The validity of Section 36 of this very Act was challenged before their Lordships and their Lordships observed at page 1191 that-

There is nothing wrong in s, 36 of the Act. Immovable trust properties are inalienable by their very nature and a provision that they could be alienated only with the previous sanction of the Charity Commissioner seems to us to be a perfectly salutary provision

These observations were made with regard to a temple but on principle they would apply equally to a church and particularly so because the Canon Law itself recognises similar restrictions on the alienation of the immovable properties of the churches. No doubt, according to the Canon Law, the power of restricting alienation of immovable properties is vested in the superior ecclesiastical authorities, whereas now the approval of the Charity Commissioner is also required. No doubt under the Act the Charity Commissioner is empowered to restrict alienation, The result of this only is, as already stated that before an alienation could be made, not only the approval of some superior ecclesiastical authority but also of the Charity Commissioner has to be obtained. It does not mean that an alienation can be made without the assent of the superior ecclesiastical authority. Apart from that, the alienation of property is purely a secular matter and, therefore, both under Article 25 and Article 26 the State can make a law regulating it.

25. For these reasons we have no hesitation in holding that it does not offend the provisions of Articles 13, 19, 25 and 26 of the Constitution.

26. The only question which remains to be considered is whether the Canon Law can be regarded as an 'instrument of trust.' The expression 'instrument of trust' is not defined in the Act and, therefore, under sub-cl. (20) of Section 2 we have to go to the Indian Trusts Act, 1882, and have resort to Section 3 thereof. Amongst other things it provides that 'an instrument, if any, by which the trust is declared is called the 'instrument of trust.' ' Now, the word 'instrument' is nowhere defined. In legal parlance this word means some writing executed by a party in a formal manner. It is not suggested that the Canon Law is a document of this kind. Indeed the argument is that the Canon Law can be altered at any time by the Pope. It cannot, therefore, be regarded as an instrument and certainly not as an instrument of trust. No doubt the Canon Law lays down the procedure for appointing ecclesiastical authorities and also the principles on which the church property is to be administered but these principles are based upon custom and practice observed and followed by the ecclesiastical authorities for centuries. On this ground also it will have to be said that the Canon Law is not an instrument of trust in the sense in which the term is understood in the Indian Trusts Act.
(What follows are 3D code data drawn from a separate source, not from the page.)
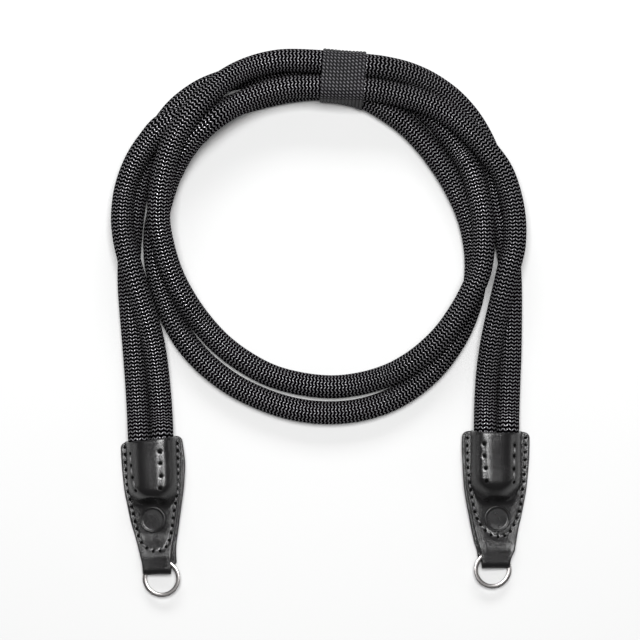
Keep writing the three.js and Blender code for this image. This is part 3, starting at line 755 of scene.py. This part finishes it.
@dataclass
class LeatherEnd:
    """One leather strip folded round a ring, its front leaf moulded over the two ropes. Sizes in mm."""

    name: str
    node: str
    at: Placement
    thickness: float = 1.3
    length: float = 57.0
    mouth_half_width: float = 13.3
    corner_radius: float = 2.5
    leaf_offset: float = 1.3
    bulge_height: float = 11.6
    bulge_half_width: float = 10.05
    squareness: float = 3.5
    foot_radius: float = 0.7
    pocket_depth: float = 22.3
    bulge_start: float = 20.5
    bulge_end: float = 34.0
    side_lead: float = 5.0
    narrowing: float = 0.45
    foot_room: float = 0.1
    medallion_aside: float = 0.7
    pressed_radius: float = 5.6
    press_blend: float = 5.2
    slope_start: float = 39.0
    slope_end: float = 50.0
    loop_height: float = 5.1
    fold_reach: tuple[float, float] = (5.8, 6.2)
    fold_blend: tuple[float, float] = (49.0, 55.7)
    show_end: float = 52.4
    seam_pitch: float = 3.1
    stitch_gap: float = 0.24
    grain_span: tuple[float, float] = (0.45, 0.8)
    fold_grain: float = 0.2
    fold_grain_span: tuple[float, float] = (46.0, 50.0)
    across: int = 96
    dome_points: int = 44
    foot_steps: int = 8
    fold_steps: int = 14
    back_span: tuple[float, int] = (4.0, 46)
    slope_span: tuple[float, int] = (44.0, 26)
    front_span: tuple[float, float, int] = (43.4, 3.2, 74)

    def shares(self, column: int, down: np.ndarray | float) -> np.ndarray:
        """A column of the edge table at distances from the mouth, on the smooth curve through its rows."""
        table = spline(np.array(EDGES[self.at.side]), 10)
        return np.interp(down / self.length, table[:, 0], table[:, column])

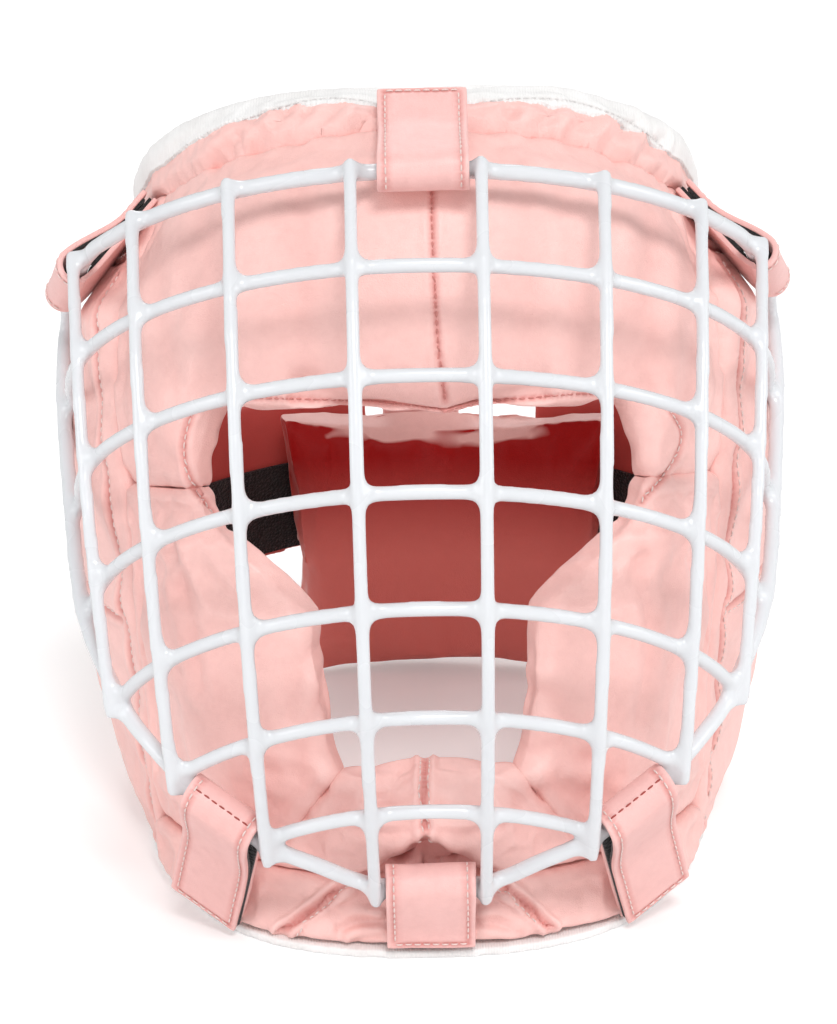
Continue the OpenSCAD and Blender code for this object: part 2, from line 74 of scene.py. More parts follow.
camera = {
    "place": (0.0, -1.1704, 0.567),
    "lookDown": 21.0,
    "roll": -1.2,
    "focalPixels": 3500.0,
    "middle": (422.8, 512.0),
    "picture": (837, 1024),
}


def makeCamera(spec):
    bpy.ops.object.camera_add(location=spec["place"])
    cam = bpy.context.object
    cam.name = "photoCamera"
    tilt = Matrix.Rotation(math.radians(90 - spec["lookDown"]), 4, "X")
    turn = Matrix.Rotation(math.radians(spec["roll"]), 4, "Z")
    cam.matrix_world = Matrix.Translation(spec["place"]) @ tilt @ turn
    cam.data.sensor_width = 36
    cam.data.lens = spec["focalPixels"] / spec["picture"][1] * 36
    cam.data.shift_x = -(spec["middle"][0] - spec["picture"][0] / 2) / spec["picture"][1]
    cam.data.clip_end = 50
    scene.camera = cam
    return cam


bpy.ops.object.select_all(action="DESELECT")
photoCamera = makeCamera(camera)
cameraTurn = photoCamera.matrix_world.to_3x3()
cameraPlace = Vector(camera["place"])


def pixelRay(px, py):
    # direction from the camera through a place in the photograph
    u = px - camera["middle"][0]
    v = camera["middle"][1] - py
    return (cameraTurn @ Vector((u, v, -camera["focalPixels"]))).normalized()


# Work helpers

def deselectAll():
    if bpy.context.object and bpy.context.object.mode != "OBJECT":
        bpy.ops.object.mode_set(mode="OBJECT")
    bpy.ops.object.select_all(action="DESELECT")


def pick(*pieces):
    deselectAll()
    for piece in pieces:
        piece.select_set(True)
    bpy.context.view_layer.objects.active = pieces[0]


def finishWith(piece, kind, **settings):
    # adds a modifier and applies it
    pick(piece)
    mod = piece.modifiers.new(kind.lower(), kind)
    for key, value in settings.items():
        setattr(mod, key, value)
    bpy.ops.object.modifier_apply(modifier=mod.name)


def subdivided(piece, levels):
    finishWith(piece, "SUBSURF", levels=levels, render_levels=levels)


def readPoints(piece):
    co = np.empty(len(piece.data.vertices) * 3)
    piece.data.vertices.foreach_get("co", co)
    return co.reshape(-1, 3)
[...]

We, therefore, agree with the learned Charity Commissioner that the Canon Law is not an instrument of trust. Even though it is not an instrument of trust, the Roman Catholic churches are public religious trusts because the existence of an instrument of trust is not a sine qua non for the constitution of a trust.

27. To sum up, we are of the opinion that the Roman Catholic churches are public religious trusts as defined in Sub-section (13) of Section 2 of the Bombay Public Trusts Act; that the Act is not unconstitutional and that consequently it is necessary for these trusts to be registered under the Bombay Public Trusts Act. Affirming the decision of the learned Charity Commissioner, we, therefore, dismiss this appeal. The appellant will bear his costs. The costs of the Charity Commissions will come out of the trusts properties while the State will bear its own costs.